Certainly most sane people who renovate their homes move into apartments. But, we are trying to save money, of course. Living in our guest house could be potentially saving us thousands, so we have never entertained any other option.
   While the winters in Southern California are nothing like the snowbank-filled winters of my youth growing up in Syracuse, New York, it can still get pretty cold at night. Try washing dishes outside in 40 degree weather. Another job for my husband, who often leaves it for morning when the sun comes out again. And it must be noted that there is quite a bit of rustling heard in the orange trees at night. I heard footsteps on the roof of the guest house the other evening as I lie in bed, so heavy I thought there was a man running across. A very large rat? Racoon? Or chupacabra!
   Christmas in the guest house was another challenge. While we tried to keep gifts to a minimum, the issue of not enough space is always a challenge and readily apparent. If I were to take a snapshot of our main-room at this instant, you'd see cereal and macaroni and cheese boxes stacked up on open shelves, a new-gift guitar messily stashed above the highest book shelf and linens crammed into a box above our only wardrobe, which can never be opened because my son's basket of Christmas toys are sitting in front of it. Having no room to store many clothes in the guest house actually makes the selection of one's daily attire a little bit easier: You just wear the same thing you wore the day before! Unless, of course, your one-year-old smeared his nose, blueberry face and hands all over it, which nine times out of 10 is the case!
   Ah, but how can I be complaining? I know I shouldn't. I am grateful to have a house and the means with which to renovate it. And yet, I must admit, there are times when the doubt sets in and lingers. Did we do the right thing? Should we have made less changes? Why does everything cost so much? Will we ever be able to move back in? Will we have to sell this house when it's all finished because we can't afford it? Why doesn't the electrician ever show up when he says he will and will he ever return? Will be ever be able to stop making runs to Home Depot at 9 O'clock at night?
   The other day—when glancing through some old photographs, my 6-year-old daughter said she really missed our old house. And while I assured her that her new bedroom would be even more wonderful than the last, I couldn't help but to feel a few stabbing pangs of loss for our old house. It wasn't so bad, I thought. While I sometimes used to enter my old purple kitchen with my eyes averted to certain areas that I loathed—the lighting, the old linoleum floor, the tattered back door, an oven from the 60s that smoked...I could go on...what I wouldn't give to be able to cook in there now. To wash dishes and be able to find a glass or bowl when I need one! To have a bath in the old bath tub! To watch TV again! Ah, the good old days when we had a satellite dish and movie channels, which by the way, was removed with the old roof as we decided it wasn't worth hooking back up until we were living in the main house again.

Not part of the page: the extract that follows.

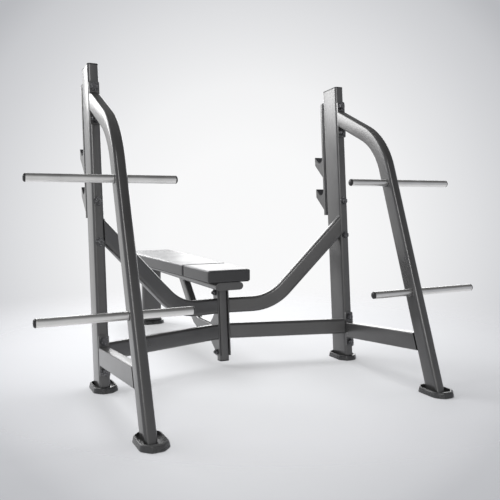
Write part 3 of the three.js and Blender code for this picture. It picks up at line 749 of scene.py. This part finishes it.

   As I write this, the exterior of our home is now complete. And that is something to be truly grateful for, especially since it has rained quite a bit in these past few weeks. A new roof, new stucco, new stone walls, new rain gutters. It's quite beautiful and while there are little details to still attend to on the outside, such as staining and painting the doors and windows and installing hardware, the lions share—including the most challenging parts of our total reno—are all behind us. My husband, though weary, is tireless and deserves quite a bit of credit for keeping this train full steam ahead. Beyond being the chief engineer of this project who solves unsolvable problems by the minute, he's also the voice of reason and hope—and for that, I am truly most grateful.
   We're working on the inside of the house now. And while we must admit we do get tired of this renovation, we are still excited about getting so close to its finish. Hold onto your hard hats.
   "Ahoy, maties. I think I see land!"